“Am I a man dreaming I am a butterfly, or am I butterfly dreaming I am a man?” – Zhuangzi (Chuang-tzu)
I am considering the films of French Director Claude Lelouch for this Movie Monday. This was sparked off by watching two of his movies lately. One I had not seen before “And Now Ladies and Gentlemen” (2002), which was a rather tame romantic/adventure story a pleasant enough, inoffensive, hodge-podge potboiler that I wouldn’t recommend too highly; and “Viva La Vie!” (Long Live Life! 1984) that I had watched in 1984 and then again yesterday afternoon on DVD. It is the latter film that I shall review, although with caution…
Claude Lelouch was born on October 30th, 1937 in Paris, France, the son of an Algerian-Jewish confectioner. He began his career in the mid-1950s, making his first short documentary films and billing himself as a “cinereporter”. In 1960, he formed “Les Films 13 Productions”, where he produced over two hundred “Scopiotones” (short musical films designed for jukebox use), much like the “Soundies” made in the USA in the 1940s and 1950s.
Lelouch produced, directed, wrote and acted in his first full length film, “The Right of Man”, in 1960. However, his fame was assured with his first international hit, “Un Homme et Une Femme” (A Man and a Woman, 1966), which captivated audiences with its simple plot, its warmth and sympathetic treatment of a contemporary topic. The film caused the critics dismay as they tried to find hidden meaning in this rather simple, old-fashioned romance. When for example, Lelouch was asked for the subtextual purpose of shifting between black-and-white and colour in some scenes of the film, he explained that he’d run out of money towards the end of production and couldn’t afford colour film stock…
When “A Man and a Woman” won a Palm d'Or at Cannes and a Grand Prix award, Lelouch was briefly the most popular and influential director in Europe. His subsequent films dealt often with the relationship between sex and crime, or sex and politics, or crime and politics. This made him a perfect commercial filmmaker and his box office successes attested to the fact. In the 1970s and 1980s, Lelouch seemed to run out of ideas and attempted to repeat his past successes. Films like “And Now My Love” (1974), “Another Man, Another Chance” (1977), “Live for Life” (1984) and “A Man and a Woman 10 Years Later” (1986) were variations of “A Man and a Woman”.

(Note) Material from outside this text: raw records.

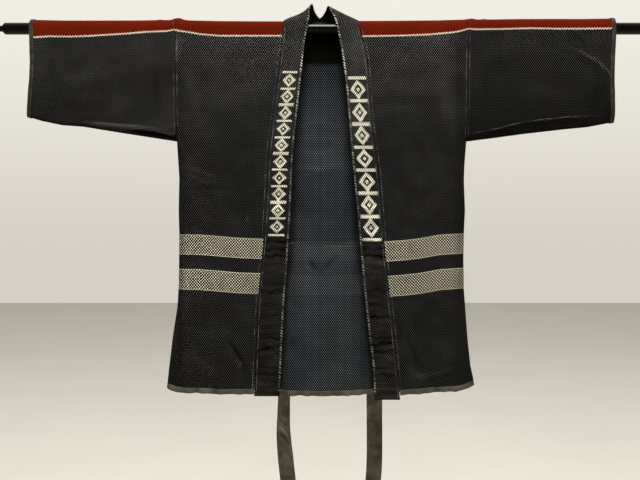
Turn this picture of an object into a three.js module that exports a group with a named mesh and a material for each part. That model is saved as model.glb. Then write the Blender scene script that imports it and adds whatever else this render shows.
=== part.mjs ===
// A Japanese fireman's coat of quilted cotton, hanging flat on a black rod.
// Millimetres, +Z up. The origin is on the rod's axis at the coat's middle, and the front faces -Y.
// "right" and "left" are the wearer's, so the right half lies at -X.
import * as THREE from 'three';

// Cloth walls and clearances
const WALL = 2;
const BAND_WALL = 3.5;
const BINDING_WALL = 1;
const TIE_WALL = 2.5;
const SEAM_GAP = 0.3;
const BAND_GAP = 0.5;

// The rod that passes through both sleeves
const ROD_RADIUS = 12.5;
const ROD_RIGHT_END = -674;
const ROD_LEFT_END = 690;
const ROD_CHAMFER = 6;
const ROD_STUB_RADIUS = 6.4;
const ROD_STUB = 20;
const ROD_SIDES = 24;
const ROD_CLEARANCE = 0.8;

// The middle of the cloth runs over the rod at this radius, and hangs at these depths lower down
const OVER_ROD = ROD_RADIUS + ROD_CLEARANCE + WALL / 2;
const FALL = { front: 5, back: 3, reach: 380 };

// Side seams and underarms: depth of the cloth's middle at the seam, and how far the rounding runs
const SIDE_DEPTH = WALL / 2 + SEAM_GAP / 2;
const SIDE_ROUND = 52;
const ARMPIT = -242;
const UNDERARM_ROUND = 62;
const UNDERARM_DEPTH = { armhole: 2, cuff: 3.6 };

// Bindings and the lift that makes room for one inside the cuff
const HEM_BINDING = 11.5;
const HEM_LEVEL = -770;
const ABOVE_HEM = -715;
const CUFF_BINDING = 9.5;
const CUFF_LIFT = 1.5;
const CUFF_LIFT_REACH = 90;
const BINDING_CLEARANCE = 0.3;

// Everything that differs between the two halves, as distances from the middle
const HALVES = {
  right: {
    sign: -1,
    shoulderSeam: 309,
    armpitSeam: 306,
    cuffTop: 620,
    cuffBottom: 626,
    neckWidth: 77,
    bandEnd: -783,
    side: [
      { z: -790, x: 328 },
      { z: -727, x: 322 },
      { z: -655, x: 313 },
      { z: -593, x: 304 },
      { z: -542, x: 301 },
      { z: -440, x: 299 },
      { z: -321, x: 300 },
      { z: -242, x: 306 },
    ],
    hem: [
      { x: 0, z: -785 },
      { x: 142, z: -781 },
      { x: 214, z: -782 },
      { x: 276, z: -777 },
      { x: 303, z: -773 },
      { x: 328, z: -768 },
    ],
    underarm: [
      { x: 306, z: -242 },
      { x: 422, z: -224 },
      { x: 509, z: -210 },
      { x: 552, z: -207 },
      { x: 596, z: -198 },
      { x: 626, z: -189 },
    ],
    bandSeam: [
      { z: -783, x: 140 },
      { z: -672, x: 137 },
      { z: -563, x: 131 },
      { z: -441, x: 119 },
      { z: -261, x: 109 },
      { z: -159, x: 96 },
      { z: -28, x: 80.5 },
      { z: 0, x: 79 },
    ],
    bandEdge: [
      { z: -783, x: 85.5 },
      { z: -585, x: 76 },
      { z: -441, x: 65 },
      { z: -261, x: 57 },
      { z: -159, x: 46 },
      { z: -93, x: 39 },
      { z: -29, x: 32 },
      { z: 15, x: 24.5 },
      { z: 48, x: 17 },
    ],
  },
  left: {
    sign: 1,
    shoulderSeam: 316,
    armpitSeam: 313,
    cuffTop: 629,
    cuffBottom: 625,
    neckWidth: 82,
    bandEnd: -791,
    side: [
      { z: -790, x: 326 },
      { z: -727, x: 318 },
      { z: -668, x: 313 },
      { z: -598, x: 308 },
      { z: -559, x: 305 },
      { z: -436, x: 302 },
      { z: -293, x: 305 },
      { z: -242, x: 313 },
    ],
    hem: [
      { x: 0, z: -785 },
      { x: 176, z: -783 },
      { x: 233, z: -776 },
      { x: 286, z: -774 },
      { x: 303, z: -772 },
      { x: 326, z: -765 },
    ],
    underarm: [
      { x: 313, z: -242 },
      { x: 368, z: -235 },
      { x: 434, z: -226 },
      { x: 521, z: -216 },
      { x: 573, z: -211 },
      { x: 625, z: -201 },
    ],
    bandSeam: [
      { z: -791, x: 172.5 },
      { z: -737, x: 166 },
      { z: -650, x: 158 },
      { z: -572, x: 149 },
      { z: -441, x: 135 },
      { z: -311, x: 125 },
      { z: -201, x: 110 },
      { z: -71, x: 101 },
      { z: -20, x: 90 },
      { z: 0, x: 84 },
    ],
    bandEdge: [
      { z: -791, x: 115 },
      { z: -737, x: 114 },
      { z: -628, x: 101 },
      { z: -497, x: 88 },
      { z: -420, x: 82 },
      { z: -311, x: 71 },
      { z: -202, x: 62 },
      { z: -115, x: 55 },
      { z: -72, x: 49 },
      { z: -7, x: 38 },
      { z: 46, x: 20 },
    ],
  },
};

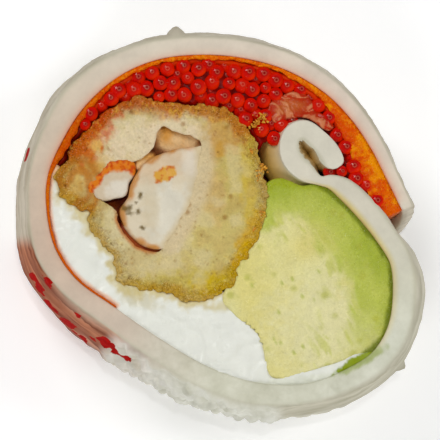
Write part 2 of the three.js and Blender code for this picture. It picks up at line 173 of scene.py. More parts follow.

And now to the film “Viva La Vie!” (1984). This is very much an 80s film with an emphasis on the threat of nuclear war. The commencing sequence shows people running panic-stricken towards nuclear fallout shelters in a generic megalopolis. Claude Lelouch is then being interviewed on radio, the director of the film pleads with viewers not to disclose the plot of the movie after leaving the projection room. This is a very lame device calculated to increase controversy surrounding the movie and get more people to go watch it, hopefully increasing takings at the box-office.
The film is uncharacteristic of Lelouch, best classed as belonging to the thriller/science fiction genre. Lelouch himself claims that the movie is essentially a story revolving around the relationship of a man and a woman, thus making even this film quite lelouchian, according to the director himself. I’ll try not to give too much away, in my outline of the plot (succumbing to M. Lelouch’s plea), even though this would suggest that the film has more substance than it does – it hasn’t.
During a period of international tension and crisis amongst the nuclear powers of the world, a very rich, successful businessman and a budding actress vanish at precisely the same time and in similar circumstances. Three days later they reappear, remembering nothing of their experience, but apparently traumatised. After they are admitted to hospital, they vanish again, only to reappear in the Sahara Desert a few days later with identical curious wounds and stitches on their head and with a message of peace and tolerance. Who is sending the message? What is it all about? What is real and what is a dream? Who is who and what is the relationship between the people we are shown?